* [Data excerpt]
╔══
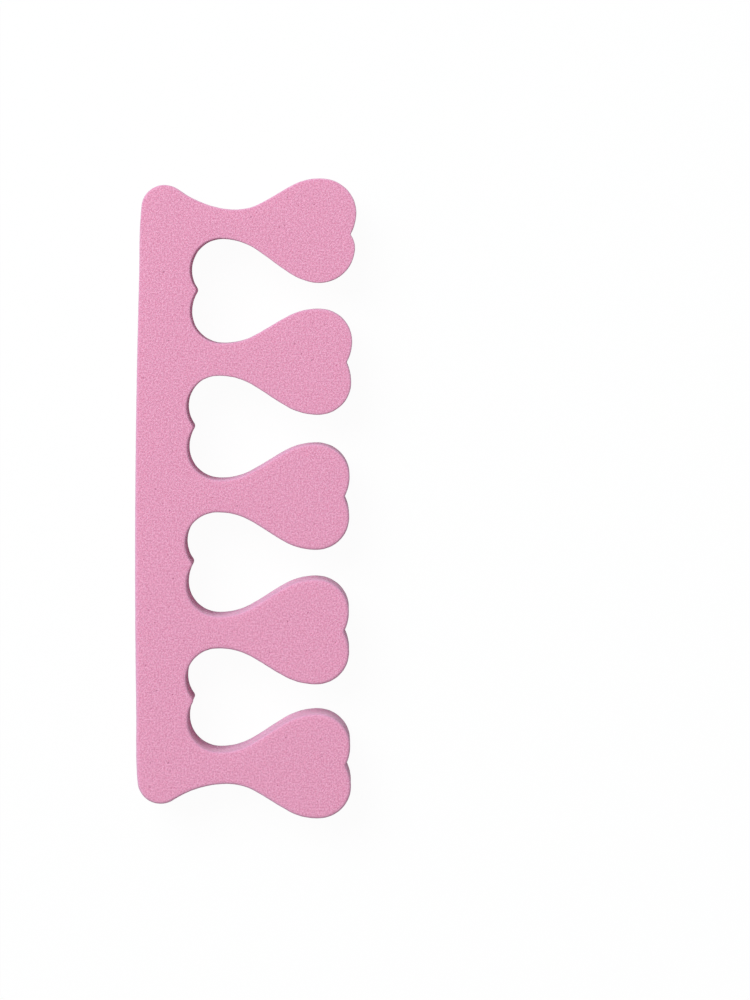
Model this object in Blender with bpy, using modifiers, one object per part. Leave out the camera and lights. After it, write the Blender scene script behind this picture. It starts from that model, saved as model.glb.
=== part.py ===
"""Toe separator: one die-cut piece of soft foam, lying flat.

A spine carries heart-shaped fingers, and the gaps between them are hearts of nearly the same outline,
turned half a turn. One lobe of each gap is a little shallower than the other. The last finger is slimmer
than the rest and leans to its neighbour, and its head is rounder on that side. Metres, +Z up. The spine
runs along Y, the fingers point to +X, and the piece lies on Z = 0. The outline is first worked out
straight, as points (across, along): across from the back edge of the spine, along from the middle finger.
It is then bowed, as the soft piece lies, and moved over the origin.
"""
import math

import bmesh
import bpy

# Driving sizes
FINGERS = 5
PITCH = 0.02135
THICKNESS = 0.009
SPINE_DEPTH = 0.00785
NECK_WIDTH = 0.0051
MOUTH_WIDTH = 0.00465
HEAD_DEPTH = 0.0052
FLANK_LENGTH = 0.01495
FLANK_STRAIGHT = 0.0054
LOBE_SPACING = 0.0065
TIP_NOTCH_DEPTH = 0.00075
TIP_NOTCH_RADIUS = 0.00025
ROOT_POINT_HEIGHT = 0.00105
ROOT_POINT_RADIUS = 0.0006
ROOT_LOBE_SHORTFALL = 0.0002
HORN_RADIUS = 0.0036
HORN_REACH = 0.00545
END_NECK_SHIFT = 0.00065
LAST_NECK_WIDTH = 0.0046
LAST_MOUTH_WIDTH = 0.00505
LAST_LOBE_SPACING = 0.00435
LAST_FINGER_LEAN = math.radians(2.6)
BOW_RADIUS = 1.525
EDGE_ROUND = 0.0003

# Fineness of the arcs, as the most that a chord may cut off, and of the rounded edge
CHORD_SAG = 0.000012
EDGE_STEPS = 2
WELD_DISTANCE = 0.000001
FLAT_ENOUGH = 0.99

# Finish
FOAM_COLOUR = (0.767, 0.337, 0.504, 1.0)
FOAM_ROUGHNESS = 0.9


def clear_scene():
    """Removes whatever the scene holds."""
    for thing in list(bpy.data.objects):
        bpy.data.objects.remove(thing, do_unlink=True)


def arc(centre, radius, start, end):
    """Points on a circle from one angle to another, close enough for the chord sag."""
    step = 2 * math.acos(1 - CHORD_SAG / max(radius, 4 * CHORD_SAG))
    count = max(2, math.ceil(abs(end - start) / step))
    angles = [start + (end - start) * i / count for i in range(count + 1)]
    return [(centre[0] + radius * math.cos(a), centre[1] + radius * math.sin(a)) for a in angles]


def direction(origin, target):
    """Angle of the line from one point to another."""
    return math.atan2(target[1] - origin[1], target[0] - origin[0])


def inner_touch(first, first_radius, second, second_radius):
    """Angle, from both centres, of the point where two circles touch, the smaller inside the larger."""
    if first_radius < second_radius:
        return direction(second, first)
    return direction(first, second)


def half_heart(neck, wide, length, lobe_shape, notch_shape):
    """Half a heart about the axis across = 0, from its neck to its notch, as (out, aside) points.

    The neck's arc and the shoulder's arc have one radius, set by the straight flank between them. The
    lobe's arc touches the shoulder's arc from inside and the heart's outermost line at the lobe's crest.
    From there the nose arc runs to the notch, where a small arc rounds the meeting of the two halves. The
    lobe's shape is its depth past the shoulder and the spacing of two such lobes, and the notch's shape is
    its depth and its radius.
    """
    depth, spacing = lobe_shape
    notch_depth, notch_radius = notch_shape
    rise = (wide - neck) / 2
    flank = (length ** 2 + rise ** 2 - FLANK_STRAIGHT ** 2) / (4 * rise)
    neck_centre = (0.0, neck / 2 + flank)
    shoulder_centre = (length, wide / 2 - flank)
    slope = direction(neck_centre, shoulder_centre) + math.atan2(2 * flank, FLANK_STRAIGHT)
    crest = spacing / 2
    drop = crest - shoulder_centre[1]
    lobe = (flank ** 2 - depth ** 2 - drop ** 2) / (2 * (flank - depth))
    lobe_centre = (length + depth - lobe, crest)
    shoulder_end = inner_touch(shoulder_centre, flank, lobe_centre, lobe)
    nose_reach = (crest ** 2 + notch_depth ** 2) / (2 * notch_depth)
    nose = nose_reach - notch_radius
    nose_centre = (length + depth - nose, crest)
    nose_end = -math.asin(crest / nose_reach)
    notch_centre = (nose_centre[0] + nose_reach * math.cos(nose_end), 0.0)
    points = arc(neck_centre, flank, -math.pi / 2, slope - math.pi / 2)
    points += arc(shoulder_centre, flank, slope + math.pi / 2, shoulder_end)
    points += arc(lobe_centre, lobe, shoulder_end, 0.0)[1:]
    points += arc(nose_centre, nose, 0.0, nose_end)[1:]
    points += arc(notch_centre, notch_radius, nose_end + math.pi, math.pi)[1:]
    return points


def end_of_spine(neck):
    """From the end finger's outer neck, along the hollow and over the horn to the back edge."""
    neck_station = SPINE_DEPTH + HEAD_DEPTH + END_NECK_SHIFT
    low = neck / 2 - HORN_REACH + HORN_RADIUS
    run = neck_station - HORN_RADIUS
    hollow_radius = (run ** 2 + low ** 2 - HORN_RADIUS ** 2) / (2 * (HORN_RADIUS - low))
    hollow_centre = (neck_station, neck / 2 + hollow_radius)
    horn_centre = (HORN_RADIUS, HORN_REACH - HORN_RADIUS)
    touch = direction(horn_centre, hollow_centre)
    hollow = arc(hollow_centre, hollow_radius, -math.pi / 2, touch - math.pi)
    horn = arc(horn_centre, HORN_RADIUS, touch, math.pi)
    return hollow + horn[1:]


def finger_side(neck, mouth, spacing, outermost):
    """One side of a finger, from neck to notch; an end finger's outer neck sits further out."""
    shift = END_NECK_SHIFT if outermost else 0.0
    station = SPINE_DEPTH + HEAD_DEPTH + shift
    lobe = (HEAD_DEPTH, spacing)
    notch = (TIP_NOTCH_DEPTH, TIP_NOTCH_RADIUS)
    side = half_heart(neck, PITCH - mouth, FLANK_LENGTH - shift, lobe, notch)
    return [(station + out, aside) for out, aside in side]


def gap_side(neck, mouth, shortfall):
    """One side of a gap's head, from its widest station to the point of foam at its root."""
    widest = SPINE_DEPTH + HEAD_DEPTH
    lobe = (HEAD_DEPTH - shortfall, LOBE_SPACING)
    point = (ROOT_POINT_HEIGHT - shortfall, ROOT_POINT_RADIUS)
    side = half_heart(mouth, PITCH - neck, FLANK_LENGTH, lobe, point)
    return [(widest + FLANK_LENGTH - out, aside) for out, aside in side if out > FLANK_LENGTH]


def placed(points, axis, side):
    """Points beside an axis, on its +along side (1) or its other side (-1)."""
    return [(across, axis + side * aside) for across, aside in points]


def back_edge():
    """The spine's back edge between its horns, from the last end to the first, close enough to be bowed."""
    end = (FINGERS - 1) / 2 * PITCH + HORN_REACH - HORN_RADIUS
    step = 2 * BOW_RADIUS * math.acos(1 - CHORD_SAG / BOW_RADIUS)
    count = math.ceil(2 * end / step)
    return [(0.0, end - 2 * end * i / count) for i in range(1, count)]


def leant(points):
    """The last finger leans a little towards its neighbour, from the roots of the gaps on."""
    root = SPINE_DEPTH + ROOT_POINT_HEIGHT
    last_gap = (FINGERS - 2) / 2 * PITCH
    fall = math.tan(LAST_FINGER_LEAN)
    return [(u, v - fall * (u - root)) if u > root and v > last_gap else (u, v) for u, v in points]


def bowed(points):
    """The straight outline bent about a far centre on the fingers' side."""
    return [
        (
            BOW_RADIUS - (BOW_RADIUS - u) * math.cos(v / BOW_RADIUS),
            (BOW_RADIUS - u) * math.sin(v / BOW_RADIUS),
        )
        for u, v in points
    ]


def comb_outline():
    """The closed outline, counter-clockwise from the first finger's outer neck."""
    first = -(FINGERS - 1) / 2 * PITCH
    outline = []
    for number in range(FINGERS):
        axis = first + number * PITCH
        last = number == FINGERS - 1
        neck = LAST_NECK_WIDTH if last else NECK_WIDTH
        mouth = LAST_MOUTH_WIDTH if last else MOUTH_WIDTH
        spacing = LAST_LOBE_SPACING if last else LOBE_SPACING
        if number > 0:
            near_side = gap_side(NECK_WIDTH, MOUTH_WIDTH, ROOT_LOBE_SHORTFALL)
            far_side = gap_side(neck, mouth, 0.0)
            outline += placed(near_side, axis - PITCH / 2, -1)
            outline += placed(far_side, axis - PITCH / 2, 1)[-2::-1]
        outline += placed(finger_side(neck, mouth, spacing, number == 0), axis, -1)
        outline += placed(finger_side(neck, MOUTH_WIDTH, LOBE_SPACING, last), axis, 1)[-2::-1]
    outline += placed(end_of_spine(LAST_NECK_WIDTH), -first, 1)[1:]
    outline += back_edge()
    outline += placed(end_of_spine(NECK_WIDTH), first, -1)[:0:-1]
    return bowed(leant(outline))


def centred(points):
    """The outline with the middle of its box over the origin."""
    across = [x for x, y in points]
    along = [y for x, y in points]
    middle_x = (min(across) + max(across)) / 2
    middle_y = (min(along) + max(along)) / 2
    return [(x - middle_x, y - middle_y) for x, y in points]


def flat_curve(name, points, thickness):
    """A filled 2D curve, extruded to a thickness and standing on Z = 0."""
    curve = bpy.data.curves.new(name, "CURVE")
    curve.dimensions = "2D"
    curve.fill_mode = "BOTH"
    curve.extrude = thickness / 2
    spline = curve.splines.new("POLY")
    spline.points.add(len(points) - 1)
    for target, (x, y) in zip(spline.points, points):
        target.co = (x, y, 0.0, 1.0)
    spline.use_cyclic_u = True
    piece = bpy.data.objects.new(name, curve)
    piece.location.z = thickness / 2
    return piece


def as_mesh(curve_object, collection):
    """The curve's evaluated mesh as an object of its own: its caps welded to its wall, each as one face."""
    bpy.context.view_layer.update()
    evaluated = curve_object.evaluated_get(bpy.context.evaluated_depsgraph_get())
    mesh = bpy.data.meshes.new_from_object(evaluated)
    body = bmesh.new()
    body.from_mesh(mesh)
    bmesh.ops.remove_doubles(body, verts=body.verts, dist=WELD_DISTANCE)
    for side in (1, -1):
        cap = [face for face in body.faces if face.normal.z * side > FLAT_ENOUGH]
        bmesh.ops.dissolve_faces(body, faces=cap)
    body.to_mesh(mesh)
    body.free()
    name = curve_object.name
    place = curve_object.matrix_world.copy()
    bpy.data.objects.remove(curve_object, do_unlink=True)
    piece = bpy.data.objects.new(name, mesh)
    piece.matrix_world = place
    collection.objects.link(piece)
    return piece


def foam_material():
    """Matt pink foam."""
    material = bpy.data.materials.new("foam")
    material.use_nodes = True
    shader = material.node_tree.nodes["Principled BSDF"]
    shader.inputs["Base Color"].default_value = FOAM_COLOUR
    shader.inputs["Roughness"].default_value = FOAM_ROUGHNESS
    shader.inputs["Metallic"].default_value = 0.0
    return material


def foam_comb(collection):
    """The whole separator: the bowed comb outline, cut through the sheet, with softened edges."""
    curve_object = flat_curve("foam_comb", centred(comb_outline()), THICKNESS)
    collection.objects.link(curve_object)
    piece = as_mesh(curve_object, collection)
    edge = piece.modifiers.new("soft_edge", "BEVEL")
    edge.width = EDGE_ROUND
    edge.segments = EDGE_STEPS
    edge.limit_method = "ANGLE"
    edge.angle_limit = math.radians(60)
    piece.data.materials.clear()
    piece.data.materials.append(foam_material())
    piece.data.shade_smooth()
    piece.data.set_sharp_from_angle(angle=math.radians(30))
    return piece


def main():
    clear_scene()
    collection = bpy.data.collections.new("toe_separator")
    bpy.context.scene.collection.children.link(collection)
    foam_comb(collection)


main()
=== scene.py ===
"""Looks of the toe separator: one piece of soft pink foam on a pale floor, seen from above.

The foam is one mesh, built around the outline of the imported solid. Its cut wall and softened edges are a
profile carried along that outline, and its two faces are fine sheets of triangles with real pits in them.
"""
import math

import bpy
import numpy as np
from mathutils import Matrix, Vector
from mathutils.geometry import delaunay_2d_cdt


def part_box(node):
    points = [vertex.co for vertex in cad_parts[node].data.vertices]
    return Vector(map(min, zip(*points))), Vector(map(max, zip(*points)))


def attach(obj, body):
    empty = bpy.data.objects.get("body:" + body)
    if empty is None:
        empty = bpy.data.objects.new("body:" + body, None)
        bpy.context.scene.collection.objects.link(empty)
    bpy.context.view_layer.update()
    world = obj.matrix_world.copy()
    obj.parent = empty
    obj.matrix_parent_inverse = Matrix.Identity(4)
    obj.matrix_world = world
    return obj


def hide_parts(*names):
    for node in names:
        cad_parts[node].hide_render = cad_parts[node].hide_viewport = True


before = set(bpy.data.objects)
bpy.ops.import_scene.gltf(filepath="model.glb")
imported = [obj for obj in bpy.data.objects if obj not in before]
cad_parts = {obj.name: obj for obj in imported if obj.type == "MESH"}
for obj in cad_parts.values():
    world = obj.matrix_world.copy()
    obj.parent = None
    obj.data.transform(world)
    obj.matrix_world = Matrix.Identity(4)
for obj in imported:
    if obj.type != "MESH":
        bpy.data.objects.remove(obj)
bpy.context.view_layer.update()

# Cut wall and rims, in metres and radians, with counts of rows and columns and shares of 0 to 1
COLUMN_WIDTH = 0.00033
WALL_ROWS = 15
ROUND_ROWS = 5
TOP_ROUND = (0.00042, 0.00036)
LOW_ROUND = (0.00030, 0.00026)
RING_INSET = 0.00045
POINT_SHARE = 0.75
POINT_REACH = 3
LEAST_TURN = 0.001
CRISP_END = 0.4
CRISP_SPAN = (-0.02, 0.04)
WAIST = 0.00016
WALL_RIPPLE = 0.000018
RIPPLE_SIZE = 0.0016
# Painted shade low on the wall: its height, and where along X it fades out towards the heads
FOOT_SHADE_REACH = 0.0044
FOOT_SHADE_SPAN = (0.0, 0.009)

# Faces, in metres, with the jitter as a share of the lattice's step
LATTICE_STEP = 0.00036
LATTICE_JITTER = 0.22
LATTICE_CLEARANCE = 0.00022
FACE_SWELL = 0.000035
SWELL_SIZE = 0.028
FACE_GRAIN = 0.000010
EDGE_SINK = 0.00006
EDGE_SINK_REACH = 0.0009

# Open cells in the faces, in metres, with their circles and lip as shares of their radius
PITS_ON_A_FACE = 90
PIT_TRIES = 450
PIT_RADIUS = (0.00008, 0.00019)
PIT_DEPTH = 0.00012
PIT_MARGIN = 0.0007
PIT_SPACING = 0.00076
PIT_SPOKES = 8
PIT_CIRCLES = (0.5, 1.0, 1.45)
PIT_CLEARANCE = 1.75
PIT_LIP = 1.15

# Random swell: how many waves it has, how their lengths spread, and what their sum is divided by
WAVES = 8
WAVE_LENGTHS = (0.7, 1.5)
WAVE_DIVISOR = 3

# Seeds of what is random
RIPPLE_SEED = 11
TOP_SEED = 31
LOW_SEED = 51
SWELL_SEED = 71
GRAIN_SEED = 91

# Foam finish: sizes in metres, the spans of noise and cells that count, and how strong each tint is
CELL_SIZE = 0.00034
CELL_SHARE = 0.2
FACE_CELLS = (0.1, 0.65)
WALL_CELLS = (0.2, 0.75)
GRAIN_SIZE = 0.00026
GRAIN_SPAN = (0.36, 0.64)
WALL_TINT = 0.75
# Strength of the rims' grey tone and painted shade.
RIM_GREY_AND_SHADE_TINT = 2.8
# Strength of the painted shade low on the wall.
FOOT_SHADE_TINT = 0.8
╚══
* [Work required]
Set down verbatim only the lines between the start of the data above and the line with "bpy.data.objects.remove(thing, do_unlink=True)", both boundaries included.

* [The response]
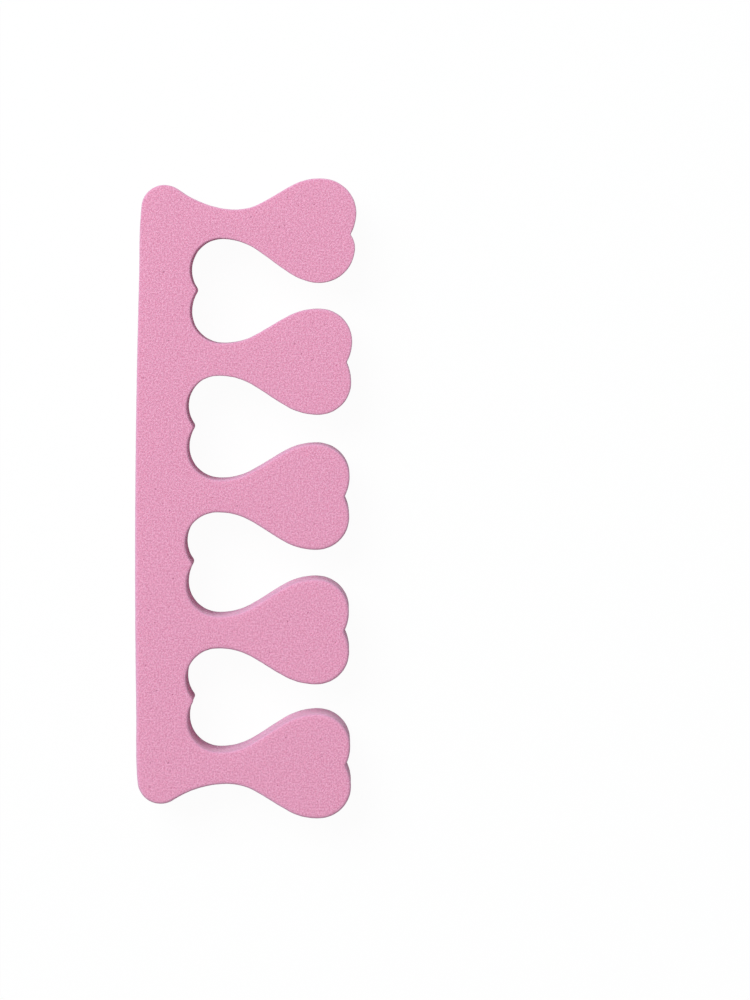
Model this object in Blender with bpy, using modifiers, one object per part. Leave out the camera and lights. After it, write the Blender scene script behind this picture. It starts from that model, saved as model.glb.
=== part.py ===
"""Toe separator: one die-cut piece of soft foam, lying flat.

A spine carries heart-shaped fingers, and the gaps between them are hearts of nearly the same outline,
turned half a turn. One lobe of each gap is a little shallower than the other. The last finger is slimmer
than the rest and leans to its neighbour, and its head is rounder on that side. Metres, +Z up. The spine
runs along Y, the fingers point to +X, and the piece lies on Z = 0. The outline is first worked out
straight, as points (across, along): across from the back edge of the spine, along from the middle finger.
It is then bowed, as the soft piece lies, and moved over the origin.
"""
import math

import bmesh
import bpy

# Driving sizes
FINGERS = 5
PITCH = 0.02135
THICKNESS = 0.009
SPINE_DEPTH = 0.00785
NECK_WIDTH = 0.0051
MOUTH_WIDTH = 0.00465
HEAD_DEPTH = 0.0052
FLANK_LENGTH = 0.01495
FLANK_STRAIGHT = 0.0054
LOBE_SPACING = 0.0065
TIP_NOTCH_DEPTH = 0.00075
TIP_NOTCH_RADIUS = 0.00025
ROOT_POINT_HEIGHT = 0.00105
ROOT_POINT_RADIUS = 0.0006
ROOT_LOBE_SHORTFALL = 0.0002
HORN_RADIUS = 0.0036
HORN_REACH = 0.00545
END_NECK_SHIFT = 0.00065
LAST_NECK_WIDTH = 0.0046
LAST_MOUTH_WIDTH = 0.00505
LAST_LOBE_SPACING = 0.00435
LAST_FINGER_LEAN = math.radians(2.6)
BOW_RADIUS = 1.525
EDGE_ROUND = 0.0003

# Fineness of the arcs, as the most that a chord may cut off, and of the rounded edge
CHORD_SAG = 0.000012
EDGE_STEPS = 2
WELD_DISTANCE = 0.000001
FLAT_ENOUGH = 0.99

# Finish
FOAM_COLOUR = (0.767, 0.337, 0.504, 1.0)
FOAM_ROUGHNESS = 0.9


def clear_scene():
    """Removes whatever the scene holds."""
    for thing in list(bpy.data.objects):
        bpy.data.objects.remove(thing, do_unlink=True)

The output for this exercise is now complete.